Mobile subscriptions have also increased from just over 3 million in 2004 to more than 32 million in 2014, with mobile phones accounting for around 99 per cent of total Internet subscriptions across the country.

ICT spending has grown from 8.9 per cent of GDP in 2006 to an estimated 12.1 per cent of GDP in 2013.

In 2013, the ICT market in Kenya reached a value of $5.16 billion (Sh472.5 billion), of which telecommunication services accounted for 71.9 per cent, hardware 22.3 per cent, and IT services and software 3 per cent and 2.8 per cent, respectively.

The Government expects the market to keep growing gradually to reach a value of $5.86 billion (Sh536.6 billion) in 2017.

Meagre returns

But despite the grand plans, high levels of Internet access and use, and the M-Pesa success story that is the envy of the continent, on a range of global indexes relating to ICT education, security and research used by the World Bank and World Economic Forum, Kenya only ranks in the middle of the African league table.

And while, $5.16 billion is nothing to be sniffed at, one senses that the Internet economy remains a superhighway of untapped potential.

So why the relatively meagre returns?

One reason is that connectivity remains frustratingly slow.

The average Internet speed used by Kenyans is 1.9 megabits per second (Mbps), compared to a global average of 3.9 Mbps, according to Akamai’s State of the Internet report last May.

Only 5 per cent of Kenyans use broadband, where connection speeds are usually greater than 4 Mbps.

Patchy connectivity and a lack of secure Internet servers makes businesses and consumers less likely to make transactions online.

The other is investment. Private sector and Government spending on Internet-related projects currently amounts to a mere $3.70 (Sh338) per Kenyan.

ICT spending by African businesses is tiny compared to the rest of the world — half the level in Asia and one-20th that of North America.

One solution would be for the Government to offer incentives for commercial banks to lend to online start-ups.

The commitment from the Government to grow the sector certainly appears to exist.

At the heart of Kenya’s national ICT development plan is Konza Techno City, a $14.5 billion (Sh1.3 trillion) project to create an information and communications technology hub.

It is expected to generate more than 100,000 jobs by the end of the decade, with the long-term aim of becoming a world- class destination for business, education and research.

While some have questioned the wisdom of placing the country’s ‘silicon city’ more than 100 kilometres away from Nairobi, the project is a sign of ambition by Kenya’s leaders. As the saying in Hollywood’s Field of Dreams goes: “If you build it, they will come.”

The Government also needs to do more to increase Internet access to prevent it becoming a preserve of the high and middle income, city-dwelling Kenyans. The Universal Service Fund set up in 2013 aiming to raise Sh1 billion from the industry to expand mobile and Internet services, particularly in rural areas, is a start but nothing more.

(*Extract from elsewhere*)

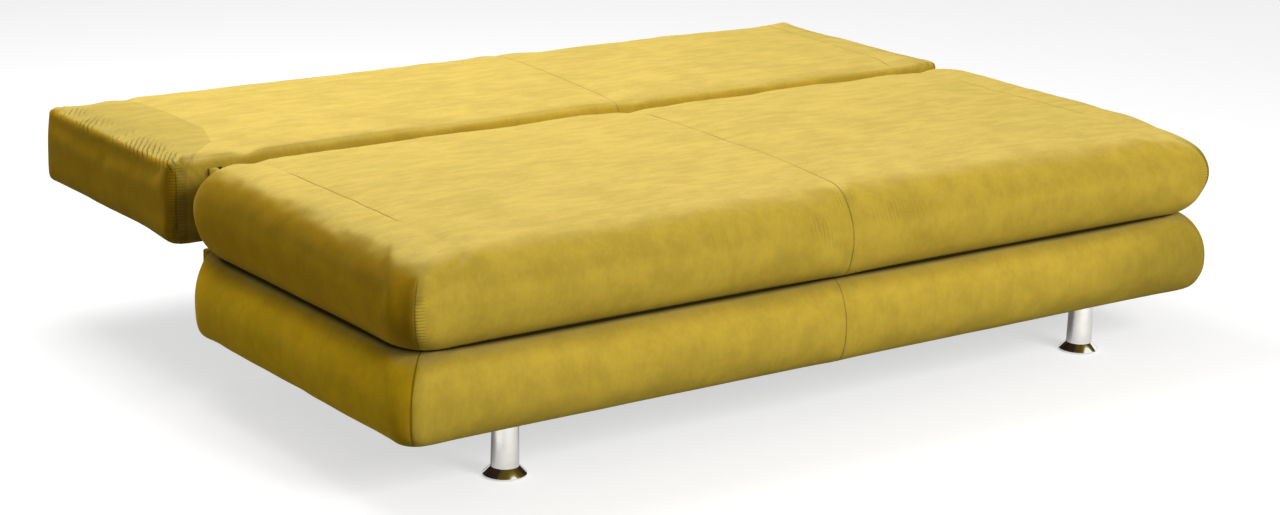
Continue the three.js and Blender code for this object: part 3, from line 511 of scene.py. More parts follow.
def node(material, kind, **values):
    """A node of a material, with its named properties and sockets set."""
    made = material.node_tree.nodes.new(kind)
    for name, value in values.items():
        if name in made.inputs:
            made.inputs[name].default_value = value
        else:
            setattr(made, name, value)
    return made


def feed(material, value, socket):
    """Sets a socket to a number or a colour, or links another socket to it."""
    if isinstance(value, tuple):
        socket.default_value = (*value, 1)
    elif isinstance(value, (int, float)):
        socket.default_value = value
    else:
        material.node_tree.links.new(value, socket)


def arithmetic(material, operation, *values):
    """A Math node, each value a socket or a number."""
    made = node(material, "ShaderNodeMath", operation=operation)
    for socket, value in zip(made.inputs, values):
        feed(material, value, socket)
    return made.outputs[0]


def product(material, *values):
    """The values multiplied, from the first to the last."""
    total = values[0]
    for value in values[1:]:
        total = arithmetic(material, "MULTIPLY", total, value)
    return total


def noise(material, place, scale, detail=3.0, roughness=0.55, stretch=(1, 1, 1)):
    """Noise on object coordinates, stretched along the axes."""
    mapping = node(material, "ShaderNodeMapping", Scale=stretch)
    feed(material, place, mapping.inputs["Vector"])
    made = node(material, "ShaderNodeTexNoise", Scale=scale, Detail=detail, Roughness=roughness)
    feed(material, mapping.outputs[0], made.inputs["Vector"])
    return made.outputs["Fac"]


def between(material, share, low, high, low_value=0.0, high_value=1.0):
    """A value that goes smoothly from low_value, at low, to high_value, at high."""
    made = node(material, "ShaderNodeMapRange", interpolation_type="SMOOTHSTEP")
    sockets = ("Value", "From Min", "From Max", "To Min", "To Max")
    for name, value in zip(sockets, (share, low, high, low_value, high_value)):
        feed(material, value, made.inputs[name])
    return made.outputs["Result"]


def mix_values(material, share, first, second):
    """From the first value to the second by a share."""
    made = node(material, "ShaderNodeMix", data_type="FLOAT")
    for number, value in ((0, share), (2, first), (3, second)):
        feed(material, value, made.inputs[number])
    return made.outputs[0]


def mix_colours(material, share, first, second, blend="MIX"):
    """From the first colour to the second by a share, or blended in another of the node's ways."""
    made = node(material, "ShaderNodeMix", data_type="RGBA", blend_type=blend)
    for number, value in ((0, share), (6, first), (7, second)):
        feed(material, value, made.inputs[number])
    return made.outputs[2]


def bump(material, height, strength, distance, normal=None):
    """The normal of a fine relief, over that of a coarser one where it is given."""
    made = node(material, "ShaderNodeBump", Strength=strength, Distance=distance)
    feed(material, height, made.inputs["Height"])
    if normal is not None:
        feed(material, normal, made.inputs["Normal"])
    return made.outputs["Normal"]


def lean(material, place, direction, offset):
    """The distance of a place from a plane: its product with a direction, plus an offset."""
    made = node(material, "ShaderNodeVectorMath", operation="DOT_PRODUCT")
    feed(material, place, made.inputs[0])
    made.inputs[1].default_value = direction
    return arithmetic(material, "ADD", made.outputs["Value"], offset)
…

“Providing greater connectivity across the continent would have a profound impact on GDP, business growth and social outcomes,” the McKinsey report says.

Strong driver

The Government has also been relatively slow to adapt to putting its own services online.

Only a quarter of Government services and information systems have gone online so far, compared to Rwanda where the government has made a concerted effort to make its education, procurement, and commerce services available online.

It prompted European Commission Internet Advisor Megan Richards to describe Rwanda as “a very good example of a country trying to bring the Internet to its people” at a summit in Brussels just before Christmas.

At a conference in Sun City last year, Cisco Vice President for Africa, David Meads, said that an Internet economy worth $500 billion (Sh45.7 trillion) was within reach for sub-Saharan African countries over the next decade.

Meanwhile, in its annual report in December, the International Data Corporation forecast that ICT would be “a strong driver of GDP growth in key countries such as Kenya, Nigeria, and Rwanda”.

There is no reason this cannot become a reality. The potential for generating new intra-African trade through mobile money transfer payment systems, financial inclusion initiatives, cloud technology and big data, just to name a few, is endless.

The opportunities for sub-Saharan Africa to close the gap on the BRIC economies still exists. And as the data shows, Kenya is well positioned to become East Africa’s ICT hub.